Siyasetin intikam aracı olarak sanat

Bu arada elbette siyaset belirleyicidir.

Osmanlı'nın Avrupa'daki ilerleme döneminden itibaren Batı sanatının temel konusu Türklerdir.

Yıldırım Beyazıt ile Timur'un mücadelesi Batıda yine yüzlerce tiyatro vb. esere konu olur. Burada Avrupa'yı titreten Yıldırım, Timur'un önünde "kafese kapatılır".

Fakat burada bile devreye hemen bir kadın sokulur. Beyazıt'ın kimi zaman kızı, kimi zamansa karısı Timur'a sunulur.

Timur'la Beyazıt arasındaki mücadele sanki kadınlar için verilen bir mücadeleymiş gibi anlatılır.

Timur, Osmanlı'nın Batı yönündeki ilerleyişini durdurduğu için bir tür kahramandır ama bu kahraman bile "barbar" bir Doğuludur.

Kanuni'nin çıkışı ise aynı zamanda Batı Avrupa'nın da Türkler tarafından tehdit edildiği dönemdir.

Burada enteresan bir Kanuni tablosu ortaya çıkar.

Birinci Kanuni, Almanya sınırlarına kadar ilerleyen bir Kanuni'dir ve Fransa'nın yardımına gelmektedir. Eğer Kanuni sefere çıkmasa, Almanya Fransa'yı yutacaktır.
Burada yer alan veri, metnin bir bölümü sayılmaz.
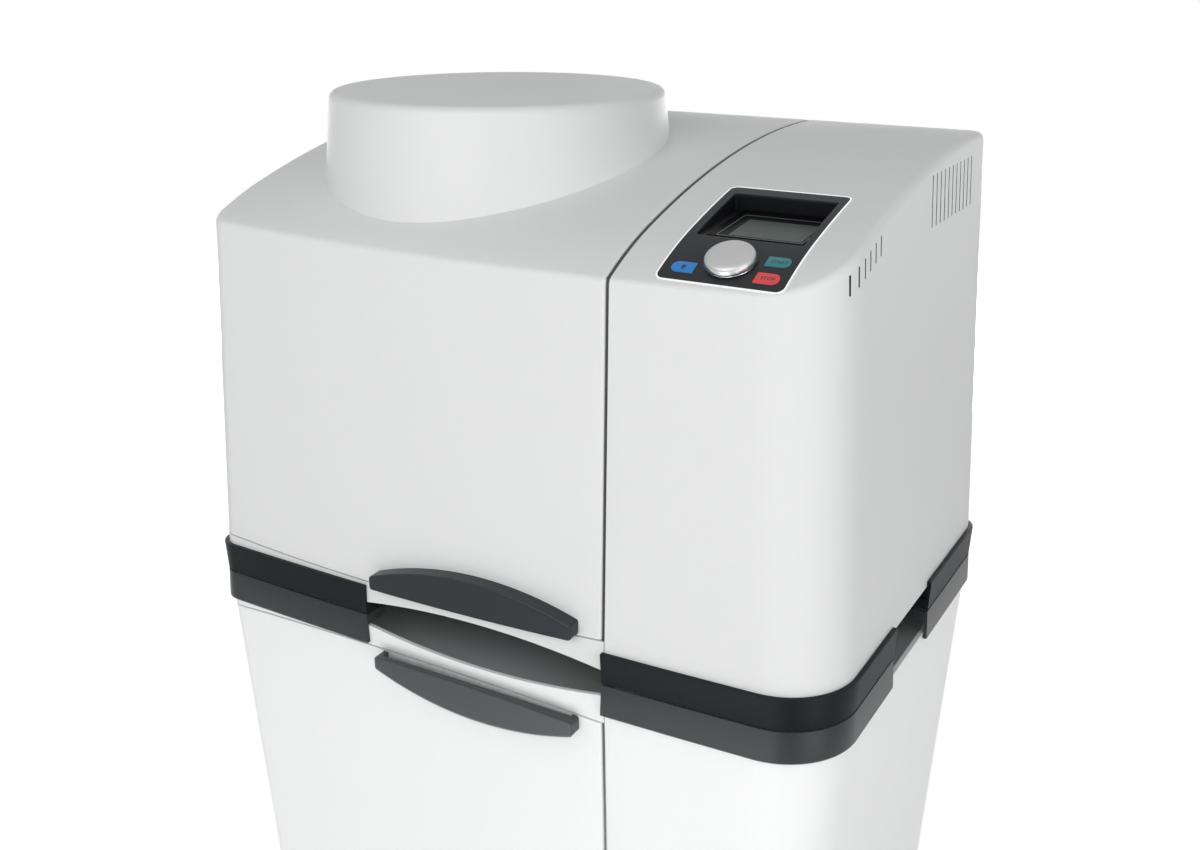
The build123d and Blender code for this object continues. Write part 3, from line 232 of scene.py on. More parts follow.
def wireSurface(n, links, vector, grainVector, source, result):
    given = source.outputs
    blotch = n.new("ShaderNodeTexNoise")
    blotch.inputs["Detail"].default_value = surfaceNoise["blotchDetail"]
    links.new(vector, blotch.inputs["Vector"])
    links.new(given["Blotch Scale"], blotch.inputs["Scale"])
    centred = mathStep(n, links, "SUBTRACT", blotch.outputs["Fac"], 0.5)
    bright = mathStep(n, links, "MULTIPLY_ADD", mathStep(n, links, "MULTIPLY", centred, given["Spread"]), 2.0, 1.0)
    tone = n.new("ShaderNodeVectorMath")
    tone.operation = "SCALE"
    links.new(given["Color"], tone.inputs[0])
    links.new(bright, tone.inputs["Scale"])
    links.new(tone.outputs[0], result.inputs["Color"])
    grain = n.new("ShaderNodeTexNoise")
    grain.inputs["Detail"].default_value = surfaceNoise["grainDetail"]
    grain.inputs["Roughness"].default_value = surfaceNoise["grainRoughness"]
    links.new(grainVector, grain.inputs["Vector"])
    links.new(given["Grain Scale"], grain.inputs["Scale"])
    fromMiddle = mathStep(n, links, "SUBTRACT", grain.outputs["Fac"], 0.5)
    rough = mathStep(n, links, "MULTIPLY_ADD", fromMiddle, given["Roughness Spread"], given["Roughness"])
    links.new(rough, result.inputs["Roughness"])
    bump = n.new("ShaderNodeBump")
    bump.inputs["Strength"].default_value = 1.0
    links.new(grain.outputs["Fac"], bump.inputs["Height"])
    links.new(given["Grain Depth"], bump.inputs["Distance"])
    links.new(bump.outputs["Normal"], result.inputs["Normal"])


def makeMouldedGroup():
    group, n, links, source, result, place = surfaceGroup("mouldedSurface")
    wireSurface(n, links, place, place, source, result)
    return group


def makeBrushedGroup():
    stretch = ("Stretch", "NodeSocketVector", (1.0, 1.0, 0.03))
    group, n, links, source, result, place = surfaceGroup("brushedSurface", [stretch])
    drawn = n.new("ShaderNodeVectorMath")
    drawn.operation = "MULTIPLY"
    links.new(place, drawn.inputs[0])
    links.new(source.outputs["Stretch"], drawn.inputs[1])
    wireSurface(n, links, place, drawn.outputs[0], source, result)
    return group


def makeTurnedGroup():
    centre = ("Centre", "NodeSocketVector", (0.0, 0.0, 0.0))
    group, n, links, source, result, place = surfaceGroup("turnedSurface", [centre])
    moved = n.new("ShaderNodeVectorMath")
    moved.operation = "SUBTRACT"
    links.new(place, moved.inputs[0])
    links.new(source.outputs["Centre"], moved.inputs[1])
    parts = n.new("ShaderNodeSeparateXYZ")
    links.new(moved.outputs[0], parts.inputs[0])
    flat = n.new("ShaderNodeCombineXYZ")
    links.new(parts.outputs["X"], flat.inputs["X"])
    links.new(parts.outputs["Y"], flat.inputs["Y"])
    length = n.new("ShaderNodeVectorMath")
    length.operation = "LENGTH"
    links.new(flat.outputs[0], length.inputs[0])
    rings = n.new("ShaderNodeCombineXYZ")
    links.new(length.outputs["Value"], rings.inputs["X"])
    links.new(parts.outputs["Z"], rings.inputs["Y"])
    wireSurface(n, links, place, rings.outputs[0], source, result)
    return group


surfaceGroups = {"moulded": makeMouldedGroup(), "brushed": makeBrushedGroup(), "turned": makeTurnedGroup()}


def finish(name, color, roughness=0.4, metallic=0.0, style="moulded", spread=0.03, blotch=9.0, roughSpread=0.08,
           grain=900.0, depth=0.00003, coat=0.0, coatRoughness=0.2, specular=0.5, stretch=None, centre=None):
    material, n, links = newMaterial(name)
    shader = n.new("ShaderNodeBsdfPrincipled")
    shader.inputs["Metallic"].default_value = metallic
    shader.inputs["Coat Weight"].default_value = coat
    shader.inputs["Coat Roughness"].default_value = coatRoughness
    shader.inputs["Specular IOR Level"].default_value = specular
    surface = n.new("ShaderNodeGroup")
    surface.node_tree = surfaceGroups[style]
    values = {"Color": (*color, 1), "Spread": spread, "Blotch Scale": blotch, "Roughness": roughness,
              "Roughness Spread": roughSpread, "Grain Scale": grain, "Grain Depth": depth}
    if stretch:
        values["Stretch"] = stretch
    if centre:
        values["Centre"] = centre
    for label, value in values.items():
        surface.inputs[label].default_value = value
    links.new(surface.outputs["Color"], shader.inputs["Base Color"])
    links.new(surface.outputs["Roughness"], shader.inputs["Roughness"])
    links.new(surface.outputs["Normal"], shader.inputs["Normal"])
    output = n.new("ShaderNodeOutputMaterial")
    links.new(shader.outputs[0], output.inputs["Surface"])
    return material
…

Nitekim Fransa Kralı Şarlken'in Kanuni'den yardım isteyen mektubu bir dönüm noktasıdır. İlk kez bir Hıristiyan Batı Avrupa devleti Türklere yani Müslümanlara sığınmıştır.

Bu dönemin Kanuni'si iki karakterlidir, bir yandan barbar ve düşman, diğer yandan dost bir Kanuni vardır.

Ama Fransa'nın bu sığınması elbette Fransız ruhunda derin yaralar açacaktır. Bu yaraları sarmanın en büyük yolu ise Kanuni'yi bir komedi figürüne dönüştürerek alınacaktır.

İkinci Kanuni işte burada ortaya çıkar: Hürrem ve Kanuni hikayesi Batı Avrupa'nın Türk'ten aldığı öçtür aslında.